While the first car to feature ‘Advanced Grip Control’ in PSA’s model line-up was the first-generation Peugeot 3008 (2008-2016), the very latest Citroën C5 Aircross SUV continues the use of its technology. It is an intriguing system, because it provides most of the benefits of all-wheel-drive traction, without using a 4WD-train. Therefore, the rear wheels are not driven, so a bulky propshaft and hefty rear differential are not needed. Developed in conjunction with parts supplier Bosch, by ingenious software recalibration of both antilock brakes and stability control hardware, a Grip Control system offers five, dial-in, pre-set parameters: normal road, snow, sand, mud and ESP-off. The application of artificial intelligence, through myriad sensors within the power and drivetrain, means that the technology is learning and adapting constantly. The priority, using four wheel speed sensors, brake pressure sensors and gyroscopes that monitor vehicle angle, yaw and pitch rates, is to provide instantaneous stability and control at a rate the driver cannot. Allied to Hill Descent Control (a separate switch activates its ‘crawl’ facility), unwanted wheel-slip is eradicated even on ‘hostile’ surfaces. Advanced Grip Control works most effectively on the types of mixed surface and environmental transitions that we experience throughout a typical year. However, it can also deal with each of the dialled-in conditions (mud, snow etc) most competently. It is not a replacement for electronically-actuated 4WD systems but its weight-saving potential pays dividends in on-road frugality, emissions reduction and overall safe stability. 
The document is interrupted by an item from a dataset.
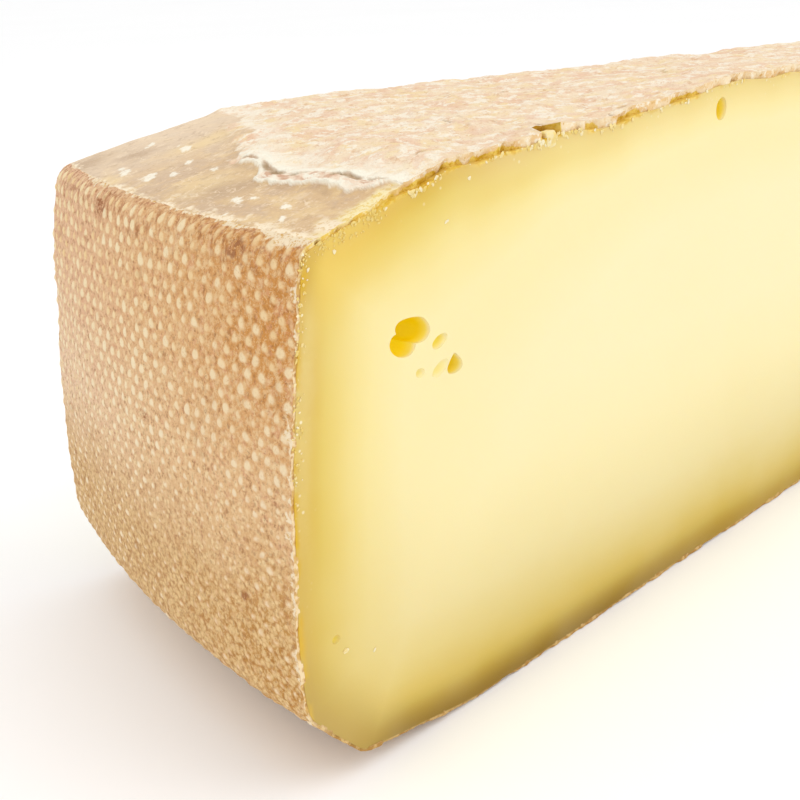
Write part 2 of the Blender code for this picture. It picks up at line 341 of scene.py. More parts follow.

Electronic access to cars is not new and the most recent Range Rover Velar (now continued on the new Evoque Mark Two) features flush exterior door handles that emerge ‘magically’, as the driver approaches the vehicle. For the first time, on a compact family model, the all-new DS 3 Crossback, this elegant and up-market feature raises preconceptions considerably. It is an application of electronic technology that is linked to SMART cabin access, which motorises the otherwise flush-mounted to the body door-pulls, allowing either just the driver, or all intended occupants, to enter the car seamlessly. Once on-board, without having to present a fob, or key, the car can be started by depressing the pushbutton marked clearly on the dashboard. Security aspects are managed by a ‘multi-tumbler’ electronic fob, which makes external distance-reading almost impossible, enhancing both driver and vehicle safety markedly, thus reducing the potential of vehicle theft. The motorised door handles whirr into action, as soon as the holder of the SMART key fob is within 1.5m of the DS3. Naturally, they retract while on the move and reverse the action, as the key fob-holder walks away from the car, secure- locking the doors simultaneously. The SMART access uses a dedicated MyDS app and Bluetooth protocol. It is not reliant on a GSM network, which adds to its unique quality and it is multi-programmable for up to five users at the same time, without giving them the key. Neither of these technical advances will have any impact on DS3’s exhaust emissions. 


An unfortunate problem with direct injection (GDI) petrol engines is that they produce high particulate levels. While Mercedes-Benz claimed to be the first manufacturer to adopt large-scale GPF usage, its development tended to be fitted to the high-end S-Class saloons and coupés. In the wake of the ‘dieselgate’ debacle, Volkswagen Group announced that it will incorporate GPFs in a variety of its
petrol models, just as MINI and the PSA Group have done so. Pictured is a GPF from a 1.5-litre 147bhp TSi VW Tiguan. The Volkswagen GPF acts as a 4-way catalytic converter, where hydrocarbons (HC), Nitrogen Oxides (NOx) and Carbon Monoxide (CO) are converted to carbon dioxide, nitrogen and water, but the soot is also trapped and superheated. The exiting gases pass through the main three way catalytic converter to be treated further downstream. Due to the higher temperatures experienced by petrol combustion, compared with diesel, it is reported that the soot burns off passively, with no requirement for an active regeneration cycle. While most manufacturers state that GPFs are maintenance-free, there are questions that remain unanswered, such as how ash deposits are removed, as the car ages. We hope to investigate GPFs further, as greater numbers of them enter the UK car parc.